The proposal, set to be unveiled in coming days, is a first step to delivering on President Donald Trump’s promise to rip up the Clean Power Plan, which served as the cornerstone of Obama’s climate change agenda. Trump moved to pull the US out of the global Paris climate accord, and he has dismissed global warming as a hoax. Obama’s initiative was designed to cut US carbon dioxide emissions 32 percent below 2005 levels by 2030. Because of legal challenges, it never actually took effect: The US Supreme Court put it on hold in February 2016. The Trump administration is set to argue that repealing the Clean Power Plan could spare an estimated $33 billion in compliance costs in 2030.
The Obama-era rule dictated specific carbon-cutting targets for states based on a complex formula tied to their 2012 power plant emissions — and then gave them broad latitude to decide how to achieve those reductions, including such things as promoting energy conservation.
This was a unique and controversial approach. The EPA’s other air pollution regulations — promulgated under the same provision of federal law — are based on a system that “can be applied to or at a single source,” the draft proposal says.
The Trump administration is arguing that such forced “generation shifting” is inconsistent with the EPA’s authority under the Clean Air Act. “The Clean Power Plan departed from this practice by instead setting carbon dioxide emission guidelines for existing power plants that can only realistically be effected by measures that cannot be employed to, for, or at a particular source,” the document says. In his previous role as attorney general of Oklahoma, EPA Administrator Scott Pruitt joined leaders of roughly two dozen other states in arguing the Clean Power Plan violated federal law by imposing broad energy market changes instead of individual requirements on specific power plants.

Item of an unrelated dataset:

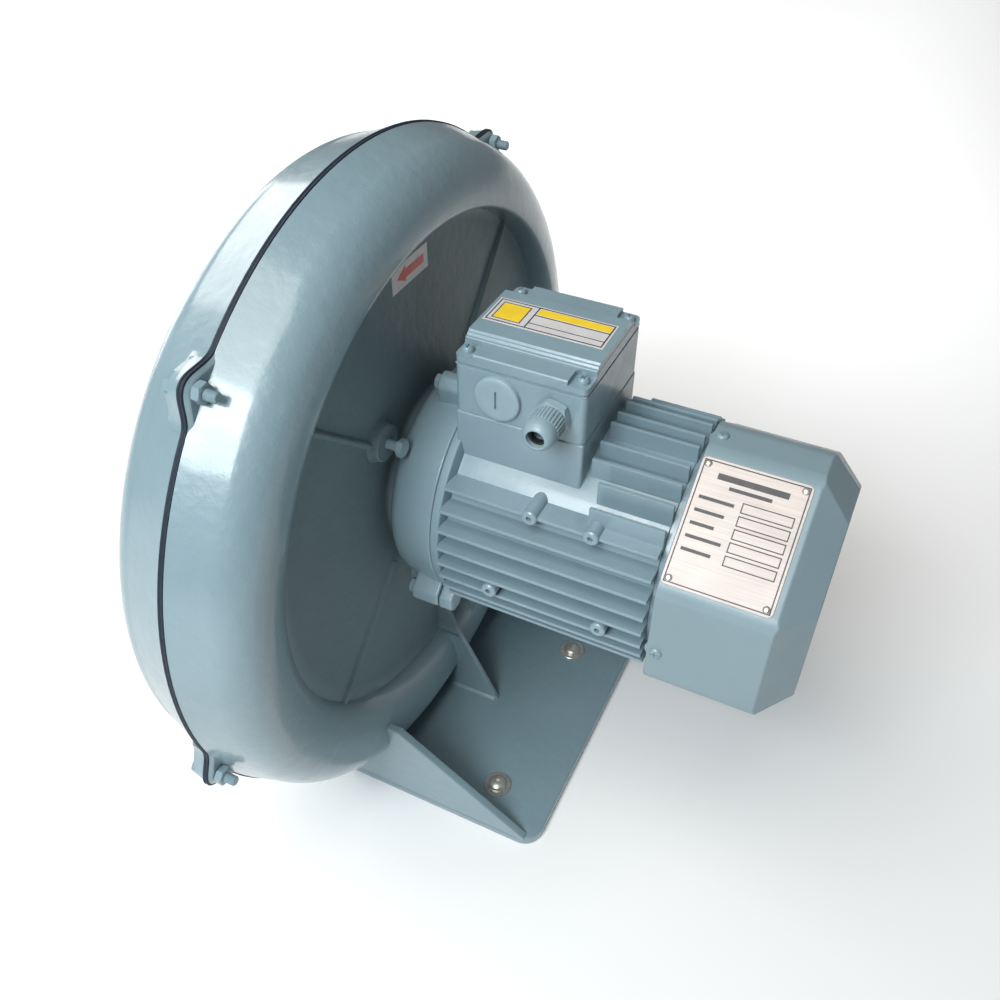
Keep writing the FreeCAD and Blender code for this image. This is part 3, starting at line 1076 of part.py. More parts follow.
# Cooling fan, cowl and nameplate.
fan = turned("fan_body", [("fan_x", "shaft_tail_radius + shaft_fit"), ("fan_x", "fan_hub_radius"),
                          ("fan_x + fan_plate_thick", "fan_plate_radius"),
                          ("fan_x + 2*fan_plate_thick", "fan_plate_radius"),
                          ("fan_x + 2*fan_plate_thick", "fan_hub_radius"),
                          ("fan_x + fan_hub_length", "fan_hub_radius - 3"),
                          ("fan_x + fan_hub_length", "shaft_tail_radius + shaft_fit")])
fan_sketch = sketch_on(fan, "XZ_Plane")
loop(fan_sketch, [("fan_x + 1.2*fan_plate_thick", "fan_hub_radius - 3"),
                  ("fan_x + fan_plate_thick", "fan_plate_radius - 2"),
                  ("fan_x", "fan_blade_radius"), ("fan_x + fan_blade_width*0.8", "fan_blade_radius"),
                  ("fan_x + fan_blade_width", "fan_plate_radius"),
                  ("fan_x + fan_hub_length*0.8", "fan_hub_radius - 3")])
around(fan, pad(fan, fan_sketch, "fan_blade_thick", both_sides=True), "fan_blade_count")
node(fan, "cooling_fan")


def cowl_outline(sketch, inset, shrink="0"):
    """The cowl's eight-sided section: narrow flat on top, tall flats at the sides."""
    high = f"(cowl_reach - {inset} - {shrink})"
    wide = f"(cowl_side_reach - {inset} - {shrink})"
    top = f"(cowl_top_half - {inset}*0.3)"
    side = f"(cowl_side_half - {inset}*0.4 - {shrink}*0.1)"
    loop(sketch, [(top, high), (wide, side), (wide, f"-{side}"), (top, f"-{high}"),
                  (f"-{top}", f"-{high}"), (f"-{wide}", f"-{side}"), (f"-{wide}", side), (f"-{top}", high)])


def cowl_solid(name, inset, start, edge, end):
    """Straight length and bevelled end as one solid."""
    body = new_body(name)
    straight = sketch_on(body, "YZ_Plane", start)
    cowl_outline(straight, inset)
    pad(body, straight, f"{edge} - ({start})")
    first = sketch_on(body, "YZ_Plane", edge)
    cowl_outline(first, inset)
    last = sketch_on(body, "YZ_Plane", end)
    cowl_outline(last, inset, "cowl_bevel")
    bevel = body.newObject("PartDesign::AdditiveLoft", name + "_bevel")
    bevel.Profile = first
    bevel.Sections = [last]
    bevel.Ruled = True
    return body


cowl_outer = cowl_solid("cowl_outer", "0", "cowl_x", "cowl_edge_x", "cowl_end_x")
cowl_inner = cowl_solid("cowl_inner", "cowl_wall", "cowl_x - 1", "cowl_edge_x - cowl_wall/2",
                        "cowl_end_x - cowl_wall")
slots = []
for number in range(int(value_of("grille_rings"))):
    inner = f"grille_inner + {number}*(grille_slot + grille_bar)"
    slots.append(washer(f"grille_slot{number}", f"{inner} + grille_slot", inner, "cowl_wall*4",
                        "cowl_end_x - 3*cowl_wall"))
spokes = [block(f"grille_spoke{number}", "cowl_wall*8", "2*cowl_reach", "grille_spoke",
                "cowl_end_x - 6*cowl_wall",
                f"-cowl_reach*cos({45 * number} deg) + grille_spoke/2*sin({45 * number} deg)",
                f"-cowl_reach*sin({45 * number} deg) - grille_spoke/2*cos({45 * number} deg)",
                FreeCAD.Rotation(FreeCAD.Vector(1, 0, 0), 45 * number)) for number in range(4)]
grille = cut("grille", fuse("grille_slots", slots), spokes)
node(cut("cowl_cut", cowl_outer, [cowl_inner, grille] + cowl_holes), "fan_cowl")
node(group("cowl_screw_set", cowl_screws), "cowl_screws")

# The nameplate lies on the sloping flat that faces up and towards -Y.
slope_rise = value_of("cowl_reach - cowl_side_half")
slope_run = value_of("cowl_side_reach - cowl_top_half")
slope = math.degrees(math.atan2(slope_rise, slope_run))
slope_text = "atan2(cowl_reach - cowl_side_half; cowl_side_reach - cowl_top_half)"


def on_slope(obj, x, down, lift):
    """Places a piece on the sloping flat: down from its top edge, lifted off the sheet."""
    bind(obj, Placement__Rotation__Angle=slope_text)
    return bind(obj, Placement__Base__x=x,
                Placement__Base__y=f"-cowl_top_half - ({down})*cos({slope_text}) - ({lift})*sin({slope_text})",
                Placement__Base__z=f"cowl_reach - ({down})*sin({slope_text}) + ({lift})*cos({slope_text})")


name_plate = doc.addObject("Part::Box", "name_plate_sheet")
bind(name_plate, Length="plate_length", Width="plate_height", Height="nameplate_thick")
name_plate.Placement = FreeCAD.Placement(FreeCAD.Vector(), FreeCAD.Rotation(FreeCAD.Vector(1, 0, 0), slope))
on_slope(name_plate, "cowl_x + nameplate_inset", "nameplate_edge + plate_height", "0")
node_plate = group("name_plate_set", [name_plate])
node(node_plate, "nameplate")
plate_rivets = []
for across in (0, 1):
    for down in (0, 1):
        x = ("cowl_x + nameplate_inset + plate_rivet_inset"
             + (" + plate_length - 2*plate_rivet_inset" if across else ""))
        drop = ("nameplate_edge + plate_rivet_inset"
                + (" + plate_height - 2*plate_rivet_inset" if down else ""))
        rivet = doc.addObject("Part::Cylinder", f"plate_rivet{across}{down}")
        bind(rivet, Radius="plate_rivet_head", Height="plate_rivet_rise")
        rivet.Placement = FreeCAD.Placement(FreeCAD.Vector(),
                                            FreeCAD.Rotation(FreeCAD.Vector(1, 0, 0), slope))
        plate_rivets.append(on_slope(rivet, x, drop, "nameplate_thick"))
node(group("plate_rivet_set", plate_rivets), "nameplate_rivets")

# Checks and files.
doc.recompute()
faults = []
for obj in doc.Objects:
    if "Invalid" in obj.State or "Error" in obj.State:
        faults.append(f"{obj.Name}: {obj.State}")
for obj in nodes:
    if obj.Shape.isNull() or not obj.Shape.isValid() or not obj.Shape.Solids:
        faults.append(f"{obj.Label}: bad shape")
if faults:
    raise SystemExit("\n".join(faults))

os.makedirs("parts", exist_ok=True)
for obj in nodes:
    obj.Shape.exportStep(f"parts/{obj.Label}.step")
    print(f"{obj.Label}: {len(obj.Shape.Solids)} solids, {obj.Shape.Volume / 1000:.1f} cm3")
print(f"{len(nodes)} pieces")
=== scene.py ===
"""Looks of a centrifugal turbo blower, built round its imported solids.

Sizes are millimetres about the shaft axis, with x = 0 on the casing's split plane, as in the part's own source.
"""

import logging
import math
from contextlib import contextmanager
from dataclasses import dataclass
from enum import Enum
from typing import Callable, Iterator, Sequence

import bmesh
import bpy
from mathutils import Matrix, Vector


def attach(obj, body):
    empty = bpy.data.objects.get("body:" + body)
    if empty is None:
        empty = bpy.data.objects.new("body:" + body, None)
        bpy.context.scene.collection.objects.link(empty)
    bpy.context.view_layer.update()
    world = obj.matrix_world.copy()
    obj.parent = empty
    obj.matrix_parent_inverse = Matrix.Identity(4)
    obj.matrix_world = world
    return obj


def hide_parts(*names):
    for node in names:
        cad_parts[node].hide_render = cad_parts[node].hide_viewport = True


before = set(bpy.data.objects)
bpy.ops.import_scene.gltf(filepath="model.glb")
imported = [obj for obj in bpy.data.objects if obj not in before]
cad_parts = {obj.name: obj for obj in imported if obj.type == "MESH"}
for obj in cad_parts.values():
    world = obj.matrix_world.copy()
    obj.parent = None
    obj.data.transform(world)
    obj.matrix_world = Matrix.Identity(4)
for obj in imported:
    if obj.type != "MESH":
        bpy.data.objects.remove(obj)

LOG = logging.getLogger("blower")
MM = 0.001
SPLIT_BACK = 146.0
AXIS_HEIGHT = 308.0
HOME = (SPLIT_BACK, 0.0, -AXIS_HEIGHT)
POLE = 0.004
Point = Sequence[float]


def at(x: float, y: float, z: float) -> Vector:
    """Turns a place about the shaft into a place in the frame.

    Args:
        x: Millimetres from the split plane towards the fan.
        y: Millimetres towards the outlet.
        z: Millimetres above the shaft axis.

    Returns:
        The same place in metres, in the frame's axes.
    """
    return Vector(((x - SPLIT_BACK) * MM, y * MM, (z + AXIS_HEIGHT) * MM))


def polar(radius: float, degrees: float) -> tuple[float, float]:
    """Gives y and z of a point about the shaft, the angle counted from +Y towards +Z."""
    return radius * math.cos(math.radians(degrees)), radius * math.sin(math.radians(degrees))


def about_shaft(degrees: float) -> Matrix:
    """Gives the turn about the shaft axis by an angle."""
    axis = at(0, 0, 0)
    return Matrix.Translation(axis) @ Matrix.Rotation(math.radians(degrees), 4, "X") @ Matrix.Translation(-axis)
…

The administration’s rationale suggests any replacement will have to focus on what can be done at individual power plants, which would lead to more modest requirements on utilities.
The administration will take two separate steps: repealing and then, possibly, replacing. First, in coming days, it will issue its proposed rule to rescind the earlier regulation. Later, it will issue a formal notice asking the public to comment on whether the EPA can or should develop a replacement rule — and, if so, what options are legal, feasible and appropriate for curbing emissions of power plants. That could mean requiring modest efficiency upgrades or the installation of carbon-capture technology at the sites.
The EPA has not determined whether it will promulgate a new rule to regulate greenhouse gas emissions, according to the documents. “The Obama administration pushed the bounds of their authority so far that the Supreme Court issued a stay — the first in history — to prevent the so-called ‘Clean Power Plan’ from taking effect,” EPA spokeswoman Liz Bowman said by email. “Any replacement rule that the Trump administration proposes will be done carefully and properly within the confines of the law.”